*Requirements*. Every line below must be reproduced exactly. Copy them all.
☆ ☆ ☆ ☆
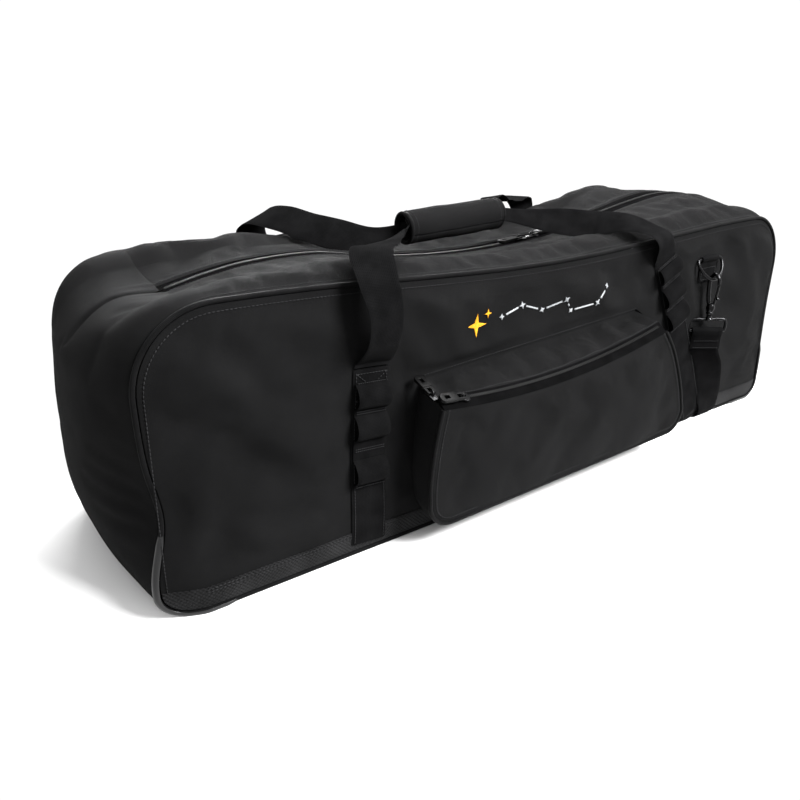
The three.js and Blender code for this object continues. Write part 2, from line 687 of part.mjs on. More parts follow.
function addCarryRing(label, to) {
  const tab = [
    [196, -122.4], [213, -122.5], [220, -122.9], [226, -124.4], [227.3, -127], [225.6, -129.6],
    [222.4, -129], [219.5, -126.4], [215, -124.9], [204, -124.6], [196, -124.6],
  ].map(([z, y]) => [RING_X, y, z]);
  const level = tab.map(() => [1, 0, 0]);
  add(`${label}_ring_tab`, strap(tab, level, 24, 33, 1.2), webbing, to);
  const down = vec(0, Math.cos(RING_LEAN), -Math.sin(RING_LEAN));
  add(`${label}_ring`, hoop(ringPoints(), 1.8, down, 8), blackMetal, to);

  const hook = acrossBow(
    [[0, -38], [3.6, -29], [5.6, -14], [5.6, -1], [0.4, 6.6], [-5.4, 2.4], [-6.6, -6]],
    2,
    18,
  );
  add(`${label}_hook`, joined(hook, post(5, BOW.z - 45, BOW.z - 30)), blackMetal, to);
  const gate = acrossBow([[-4.6, -29], [-5.8, -18], [-6.6, -8]], 1.4, 2);
  add(`${label}_gate`, gate, blackMetal, to);

  const frame = [
    [-20, 0], [0, 0], [20, 0], [22, 2], [22, 13], [20, 15], [4, 15], [-4, 15], [-20, 15], [-22, 13],
    [-22, 2],
  ].map(([x, z]) => vec(x, 0, z).applyAxisAngle(vec(0, 0, 1), STRAP_TURN)
    .add(vec(BOW.x, BOW.y, EYE_BAR)));
  const face = vec(0, 1, 0).applyAxisAngle(vec(0, 0, 1), STRAP_TURN);
  const stem = post(3, EYE_BAR + 14, BOW.z - 45.4);
  add(`${label}_eye`, joined(hoop(frame, 1.9, face, 8), stem), blackMetal, to);
}

// The end of the shoulder strap: folded over the eye's bar, then down and in under the case.
function addStrapEnd(label, to) {
  const turned = [Math.cos(STRAP_TURN), Math.sin(STRAP_TURN), 0];
  const out = vec(Math.sin(STRAP_TURN), -Math.cos(STRAP_TURN), 0);
  const beside = (away, z) => [BOW.x + out.x * away, BOW.y + out.y * away, z];
  const points = [
    beside(1.4, EYE_BAR - 24), beside(1.5, EYE_BAR - 10), beside(3.7, EYE_BAR - 3),
    beside(3.9, EYE_BAR + 1), beside(0, EYE_BAR + 4.2), beside(-3.9, EYE_BAR + 1),
    beside(-3.6, EYE_BAR - 3), beside(-0.9, EYE_BAR - 10), beside(-0.9, EYE_BAR - 24),
    [288, -136, 84], [305, -131, 48], [315, -128.4, 22], [318, -127, 10], [318, -124.8, 3.6],
    [318, -120.5, FLOOR_STRAP + 0.3], [318, -116, FLOOR_STRAP], [318, -112, FLOOR_STRAP],
  ];
  const level = [1, 0, 0];
  const sides = [...Array(9).fill(turned), [0.88, -0.47, 0], [0.95, -0.3, 0], [0.99, -0.1, 0],
    ...Array(5).fill(level)];
  add(`shoulder_strap_${label}`, strap(points, sides, 40), webbing, to);
}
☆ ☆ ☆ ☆
*Solution for this problem*.
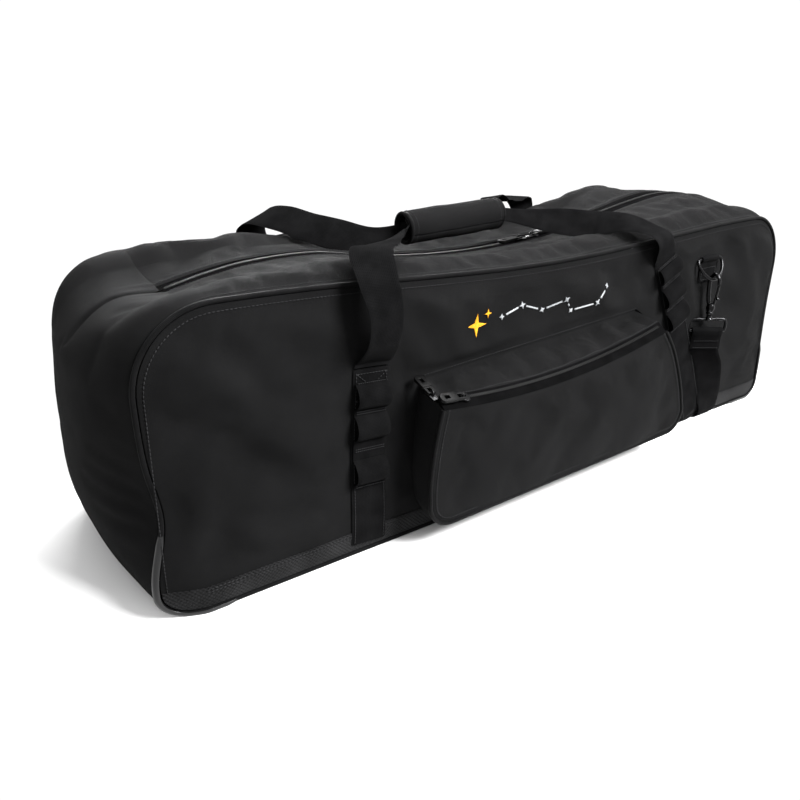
The three.js and Blender code for this object continues. Write part 2, from line 687 of part.mjs on. More parts follow.
function addCarryRing(label, to) {
  const tab = [
    [196, -122.4], [213, -122.5], [220, -122.9], [226, -124.4], [227.3, -127], [225.6, -129.6],
    [222.4, -129], [219.5, -126.4], [215, -124.9], [204, -124.6], [196, -124.6],
  ].map(([z, y]) => [RING_X, y, z]);
  const level = tab.map(() => [1, 0, 0]);
  add(`${label}_ring_tab`, strap(tab, level, 24, 33, 1.2), webbing, to);
  const down = vec(0, Math.cos(RING_LEAN), -Math.sin(RING_LEAN));
  add(`${label}_ring`, hoop(ringPoints(), 1.8, down, 8), blackMetal, to);

  const hook = acrossBow(
    [[0, -38], [3.6, -29], [5.6, -14], [5.6, -1], [0.4, 6.6], [-5.4, 2.4], [-6.6, -6]],
    2,
    18,
  );
  add(`${label}_hook`, joined(hook, post(5, BOW.z - 45, BOW.z - 30)), blackMetal, to);
  const gate = acrossBow([[-4.6, -29], [-5.8, -18], [-6.6, -8]], 1.4, 2);
  add(`${label}_gate`, gate, blackMetal, to);

  const frame = [
    [-20, 0], [0, 0], [20, 0], [22, 2], [22, 13], [20, 15], [4, 15], [-4, 15], [-20, 15], [-22, 13],
    [-22, 2],
  ].map(([x, z]) => vec(x, 0, z).applyAxisAngle(vec(0, 0, 1), STRAP_TURN)
    .add(vec(BOW.x, BOW.y, EYE_BAR)));
  const face = vec(0, 1, 0).applyAxisAngle(vec(0, 0, 1), STRAP_TURN);
  const stem = post(3, EYE_BAR + 14, BOW.z - 45.4);
  add(`${label}_eye`, joined(hoop(frame, 1.9, face, 8), stem), blackMetal, to);
}

// The end of the shoulder strap: folded over the eye's bar, then down and in under the case.
function addStrapEnd(label, to) {
  const turned = [Math.cos(STRAP_TURN), Math.sin(STRAP_TURN), 0];
  const out = vec(Math.sin(STRAP_TURN), -Math.cos(STRAP_TURN), 0);
  const beside = (away, z) => [BOW.x + out.x * away, BOW.y + out.y * away, z];
  const points = [
    beside(1.4, EYE_BAR - 24), beside(1.5, EYE_BAR - 10), beside(3.7, EYE_BAR - 3),
    beside(3.9, EYE_BAR + 1), beside(0, EYE_BAR + 4.2), beside(-3.9, EYE_BAR + 1),
    beside(-3.6, EYE_BAR - 3), beside(-0.9, EYE_BAR - 10), beside(-0.9, EYE_BAR - 24),
    [288, -136, 84], [305, -131, 48], [315, -128.4, 22], [318, -127, 10], [318, -124.8, 3.6],
    [318, -120.5, FLOOR_STRAP + 0.3], [318, -116, FLOOR_STRAP], [318, -112, FLOOR_STRAP],
  ];
  const level = [1, 0, 0];
  const sides = [...Array(9).fill(turned), [0.88, -0.47, 0], [0.95, -0.3, 0], [0.99, -0.1, 0],
    ...Array(5).fill(level)];
  add(`shoulder_strap_${label}`, strap(points, sides, 40), webbing, to);
}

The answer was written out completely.